When garlic begins to sprout, you can put them in a glass with a little water and grow garlic sprouts. The sprouts have a mild flavor than garlic and can be added to salads, pasta and other dishes.

Bok Choy

Bok choy can be regrown by placing the root end in water in a well-lit area. In 1-2 weeks , you can transplant it to a pot with soil and grow a full new head.

Carrots

Put carrot tops in a dish with a little water. Set the dish in a well-lit room or a window sill.  You’ll have carrot tops to use in salads. 

Basil

Put clippings from basil with 3 to 4-inch stems in a glass of water and place it in direct sunlight. When the roots are about 2 inches long, plant them in pots to and in time it will grow a full basil plant.

Celery

Cut off the base of the celery and place it in a saucer or shallow bowl of warm water in the sun.
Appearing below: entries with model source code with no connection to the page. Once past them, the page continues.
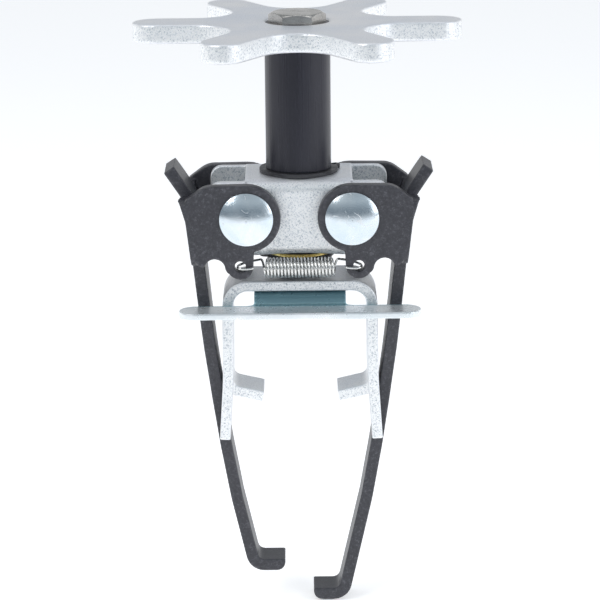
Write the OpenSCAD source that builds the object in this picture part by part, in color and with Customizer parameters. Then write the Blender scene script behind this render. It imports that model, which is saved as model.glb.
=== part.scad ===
// Two-jaw gear puller. Spring-closed jaws hang from a folded carrier, and a
// star handle turns a threaded tube that drives a claw bracket up and down.
// Millimetres, +Z up, screw axis on Z, z = 0 at the lower jaw foot.

/* [Star handle] */
// Diameter over the lobe tips
star_d = 125; // [118:1:130]
// Width of one lobe
star_lobe_w = 17; // [15:0.5:18]
// Radius at the bottom of the valley between two lobes
star_valley = 31.2; // [30:0.2:33]
// Plate thickness
star_t = 7.4; // [6:0.2:8]

/* [Drive] */
// Outer diameter of the tube
tube_d = 25; // [24.6:0.2:25]
// Hexagon size across flats
hex_af = 19; // [17:1:19]
// Height of the hexagon above the star
hex_h = 3.3; // [2.5:0.1:4]
// Diameter of the spindle
spindle_d = 16; // [14:0.5:17]

/* [Carrier] */
// Outer depth, front to back
car_d = 35; // [34.6:0.2:35]
// Half length of the two plates
car_l = 34.3; // [32:0.1:34.5]
// Plate thickness
car_t = 3.8; // [3.4:0.1:4]
// Half length of the top web
web_l = 20.4; // [18:0.2:21]

/* [Jaws] */
// Plate thickness
jaw_t = 4.6; // [4:0.1:4.6]
// Distance of each pivot from the screw axis
piv_x = 20; // [19.5:0.1:20.5]
// Radius of the cheek round the pivot
head_r = 13; // [12:0.5:13]
// Height of the left foot above the right foot
foot_step = 12.3; // [8:0.1:14]
// Pivot rivet shank diameter
rivet_d = 10; // [8:0.5:10]
// Rivet head diameter
rivet_head = 20.3; // [18:0.1:21]

/* [Claw bracket] */
// Plate thickness
claw_t = 4.1; // [3.6:0.1:4.2]
// Outer half width under the top corner
claw_w = 29.7; // [28:0.1:29.8]
// Depth, front to back
claw_d = 25; // [24:0.5:25]

/* [Finger plate] */
// Half length of the finger strip
fin_l = 46.2; // [42:0.2:47]
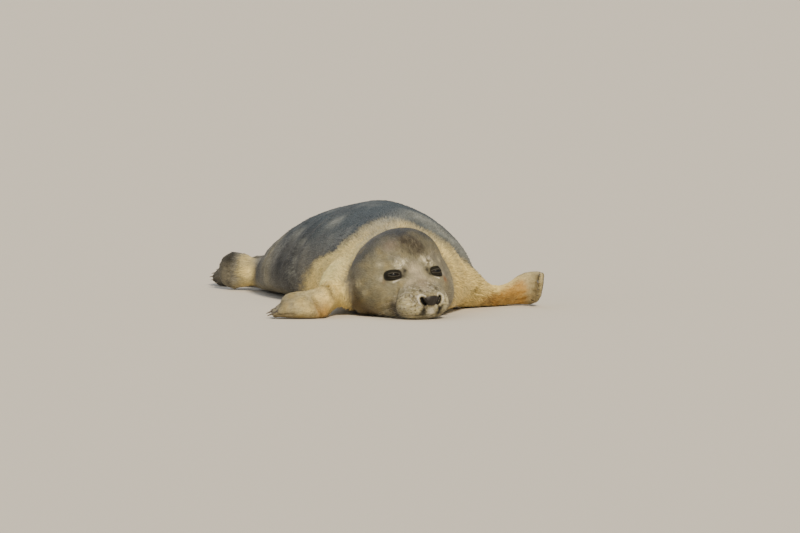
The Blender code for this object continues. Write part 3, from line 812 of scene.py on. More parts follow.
# Patches of the face: middle in the head's frame, reach in mm, colour, strength, both sides.
facePatches = [
    ((0.060, 0.045, 0.075), 26, "taupe", 0.50, True),
    # Painted shade towards the head's outline, at its back and sides.
    ((0.0857, -0.004, 0.057), 20, "sideShadeAndMottle", 0.60, True),
    ((0.0668, 0.005, 0.107), 24, "rim", 0.45, True),
    ((0.000, 0.016, 0.141), 36, "rim", 0.95, False),
    ((-0.040, 0.020, 0.125), 26, "rim", 0.70, False),
    ((0.0277, 0.039, 0.123), 13, "pinkGrey", 0.70, False),
    ((-0.001, 0.039, 0.1296), 14, "crown", 0.90, False),
    ((-0.005, 0.053, 0.117), 16, "crown", 0.85, False),
    ((-0.018, 0.053, 0.114), 15, "crown", 0.75, False),
    ((-0.005, 0.063, 0.107), 8, "crown", 0.40, False),
    ((0.004, 0.084, 0.084), 11, "bridge", 0.85, False),
    ((0.001, 0.100, 0.072), 12, "bridge", 0.65, False),
    ((0.001, 0.110, 0.061), 11, "pinkGrey", 0.45, False),
    ((0.000, 0.121, 0.054), 8, "bridge", 0.45, False),
    ((0.021, 0.099, 0.062), 9, "bridge", 0.45, True),
    # Painted shade on the head's left side, which faces away from the light.
    ((-0.060, 0.045, 0.075), 26, "sideShadeAndMottle", 0.70, False),
    ((-0.062, 0.058, 0.045), 22, "sideShadeAndMottle", 0.65, False),
    ((-0.045, 0.052, 0.100), 16, "sideShadeAndMottle", 0.55, False),
    ((0.0235, 0.072, 0.094), 5.5, "brow", 0.45, True),
    ((0.0300, 0.072, 0.091), 5.0, "brow", 0.35, True),
    ((0.0165, 0.070, 0.097), 4.5, "brow", 0.50, True),
    ((0.0540, 0.048, 0.092), 4.5, "brow", 0.35, True),
    ((0.0564, 0.061, 0.070), 4.0, "white", 0.20, True),
    ((0.0796, 0.017, 0.060), 6.0, "brow", 0.60, True),
    ((0.0763, 0.034, 0.044), 7.0, "brow", 0.40, True),
    ((0.0584, 0.068, 0.051), 10, "olive", 0.35, True),
    ((0.0514, 0.079, 0.030), 12, "olive", 0.65, True),
    # Painted shade under the cheeks, where they face down, with some dirt.
    ((0.064, 0.014, 0.009), 24, "dirtAndShade", 0.60, True),
    ((0.054, 0.041, 0.005), 18, "dirtAndShade", 0.50, True),
    ((0.080, 0.000, 0.026), 16, "dirtAndShade", 0.40, True),
    ((0.0355, 0.118, 0.030), 13, "pad", 0.90, True),
    ((0.0208, 0.127, 0.018), 10, "pad", 0.90, True),
    ((0.0310, 0.115, 0.010), 10, "pad", 0.80, True),
    ((0.0250, 0.114, 0.048), 8, "taupe", 0.60, True),
    ((-0.0584, 0.064, 0.0610), 6.0, "tear", 0.85, False),
    ((0.0535, 0.066, 0.0640), 4.0, "tear", 0.25, False),
]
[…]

Leaves will begin to thicken and grow in the middle of the base, then transfer the celery to soil. 

Romaine Lettuce

Put romaine lettuce stumps in a ½ inch of water. Re-water to keep water level at ½ inch. After a few days, roots and new leaves will appear and you can transplant it into soil.

Cilantro

The stems of cilantro will grown when placed in a glass of water. Once the roots are long enough, plant them in a pot in a well-lit room. You will have a full plant in a few months.

If the scallions work, so will LEEKS! Leeks are delicious!